Here are five signs the local ecosystem is flourishing.

Illumination: A (Wild) Literary Soiree

Anna Qu in conversation with Roxane Gay at Illumination 2023. Qu will be in conversation with Cheryl Strayed next week. (Amanda Tipton, provided by Lighthouse Writers Workshop)
Anna Qu in conversation with Roxane Gay at Illumination 2023. Qu will be in conversation with Cheryl Strayed next week. (Amanda Tipton, provided by Lighthouse Writers Workshop)

Last year, the Lighthouse Writers Workshop gala’s honoree was the fearsome Roxane Gay. Arguably gentler but no less dynamic, Cheryl Strayed — author of “Wild” —  headlines the Sept. 19 celebration. Lighthouse (where I sometimes teach) has much to celebrate. Summer’s Lit Fest was among the best attended in the organization’s near 20-year history and the second to take place in their sleek home in the York Street Yards complex.

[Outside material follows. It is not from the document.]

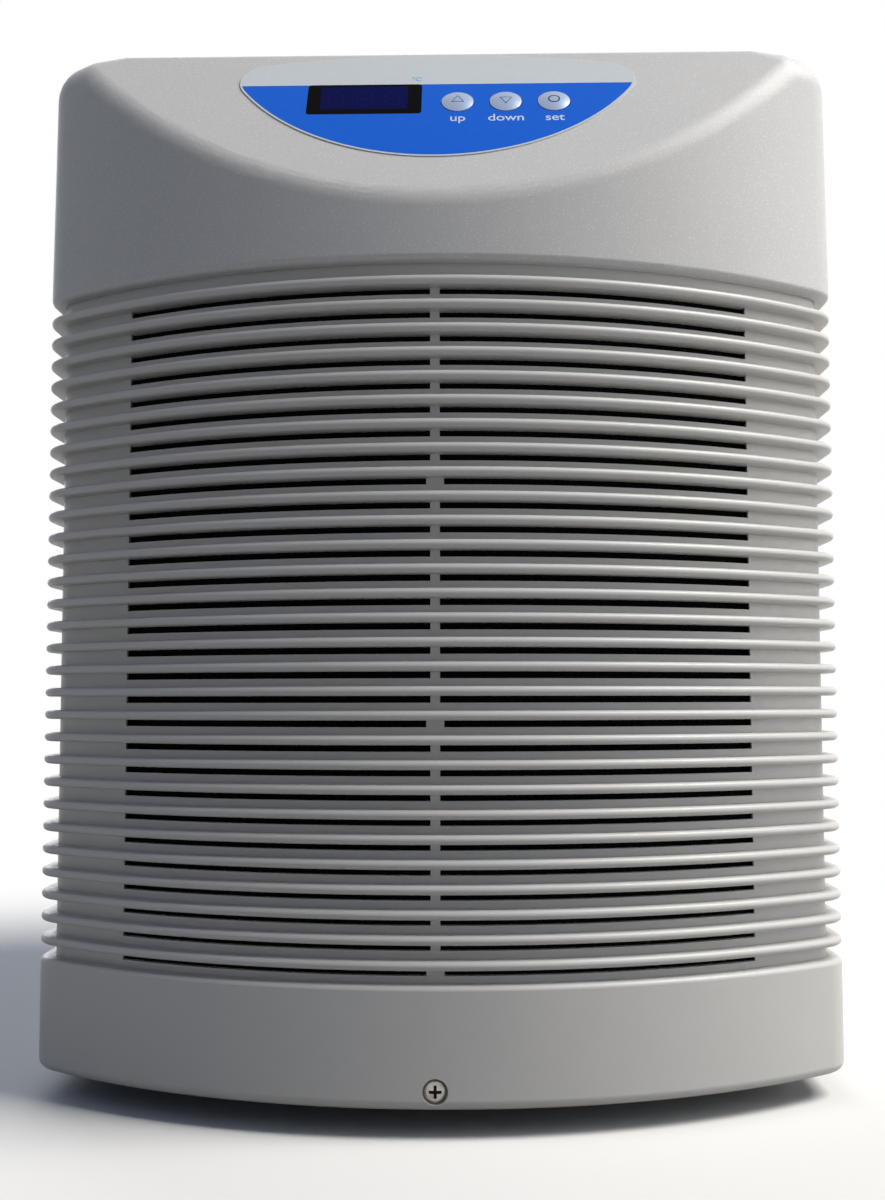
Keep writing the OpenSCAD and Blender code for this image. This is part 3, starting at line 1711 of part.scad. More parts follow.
// A can that lies in two saddles
module start_capacitor() {
    color("gainsboro")
        translate([transformer_x, can_y, deck_z + deck_t]) {
            raise(can_r + over) {
                rotate([0, 90, 0]) cylinder(h = can_l, r = can_r);
                for (y = [-can_r / 3, can_r / 3])
                    translate([can_l, y - segment_w / 2, -can_r / 4]) cube([relay_h / 2, segment_w, can_r / 2]);
            }
            for (x = [can_l / 6, can_l * 2 / 3])
                translate([x, -can_r / 2]) cube([can_l / 6, can_r, can_r / 2]);
        }
}

front_grille();
top_hood();
case_shell();
base_pan();
rubber_feet();
feet_screws();
grille_screw();
case_screws();
hood_screws();
control_overlay();
display_window();
button_up();
button_down();
button_set();
control_board();
display_module();
tact_switches();
board_screws();
air_filter();
filter_frame();
condenser_fins();
condenser_tubes();
condenser_end_plates();
fan_shroud();
fan_bracket();
fan_motor();
fan_shaft();
fan_rotor();
compressor();
terminal_cover();
compressor_grommets();
compressor_bolts();
heat_tank();
tank_lid();
tank_screws();
titanium_coil();
temp_sensor();
discharge_pipe();
filter_drier();
liquid_pipe();
capillary_tube();
suction_pipe();
inlet_tail();
outlet_tail();
inlet_nut();
outlet_nut();
port_seals();
mains_inlet();
inlet_pins();
inlet_screws();
top_deck();
power_board();
transformer();
start_capacitor();
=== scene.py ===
# %% [markdown]
# # An aquarium chiller
#
# The object is a compressor chiller for a fish tank: a moulded case as large as a bread bin, with
# a bowed front of thin ribs, a soft hood with a blue control panel on its slope, and hose tails at
# the back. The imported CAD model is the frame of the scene. Its pieces stand at their real sizes in
# metres, with the front towards -Y and Z upwards. This notebook replaces the pieces whose
# roundness matters most, gives each surface a finish, and then sets up the floor, the light and
# the camera.

import json
import math

import bmesh
import bpy
from mathutils import Matrix, Vector

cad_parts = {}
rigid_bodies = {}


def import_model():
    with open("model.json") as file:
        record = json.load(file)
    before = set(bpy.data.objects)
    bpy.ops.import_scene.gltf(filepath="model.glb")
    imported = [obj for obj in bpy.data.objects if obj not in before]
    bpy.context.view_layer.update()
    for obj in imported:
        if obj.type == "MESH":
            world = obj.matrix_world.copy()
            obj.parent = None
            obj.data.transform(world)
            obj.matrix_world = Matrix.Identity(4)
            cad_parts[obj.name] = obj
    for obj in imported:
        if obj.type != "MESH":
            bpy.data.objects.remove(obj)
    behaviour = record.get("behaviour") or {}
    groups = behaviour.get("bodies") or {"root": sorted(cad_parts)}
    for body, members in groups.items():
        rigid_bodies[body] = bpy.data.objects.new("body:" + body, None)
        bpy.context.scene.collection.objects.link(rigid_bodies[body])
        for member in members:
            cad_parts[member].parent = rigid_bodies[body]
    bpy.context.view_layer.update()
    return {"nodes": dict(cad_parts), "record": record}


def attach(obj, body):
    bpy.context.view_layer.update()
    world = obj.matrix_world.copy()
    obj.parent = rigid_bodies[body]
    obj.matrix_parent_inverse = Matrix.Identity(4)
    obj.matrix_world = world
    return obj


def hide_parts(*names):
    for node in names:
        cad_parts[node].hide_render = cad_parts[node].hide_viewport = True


for leftover in list(bpy.data.objects):
    bpy.data.objects.remove(leftover)
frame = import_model()
MM = 0.001
MERGE = 0.002 * MM

# %% [markdown]
# ## Helpers for finishes
#
# Colours are written as the hex values that a screen shows, and shading works in linear light, so
# one function turns one into the other. A second small function adds a node, sets it up and links
# its sockets, which keeps each finish below a short list of steps. Most finishes end alike, with
# two colours blended by a pattern and a relief from a pattern, and one more function does that.


# %% Colours and nodes
def colour(code):
    """A screen colour as linear red, green, blue and full opacity."""
    screen = [int(code[i : i + 2], 16) / 255 for i in (1, 3, 5)]
    linear = [c / 12.92 if c <= 0.04045 else ((c + 0.055) / 1.055) ** 2.4 for c in screen]
    return (*linear, 1.0)


def add(tree, kind, sockets=None, **settings):
    """A new shader node with its settings, and its sockets set to values or linked to sockets."""
    made = tree.nodes.new("ShaderNode" + kind)
    for name, value in settings.items():
        setattr(made, name, value)
    for name, value in (sockets or {}).items():
        if isinstance(value, bpy.types.NodeSocket):
            tree.links.new(value, made.inputs[name])
        else:
            made.inputs[name].default_value = value
    return made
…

“To many who participate in Denver’s literary scene, I think the result is a feeling of freedom — to take risks in their writing, to embrace their feelings of struggle (Michael Cunningham called it, memorably, that “writerly feeling of ineptitude”), to get it right, Dupree stated. “I’ve seen so many writers find their support teams here, and so many of those teams cross generations, race, gender and walk of life.”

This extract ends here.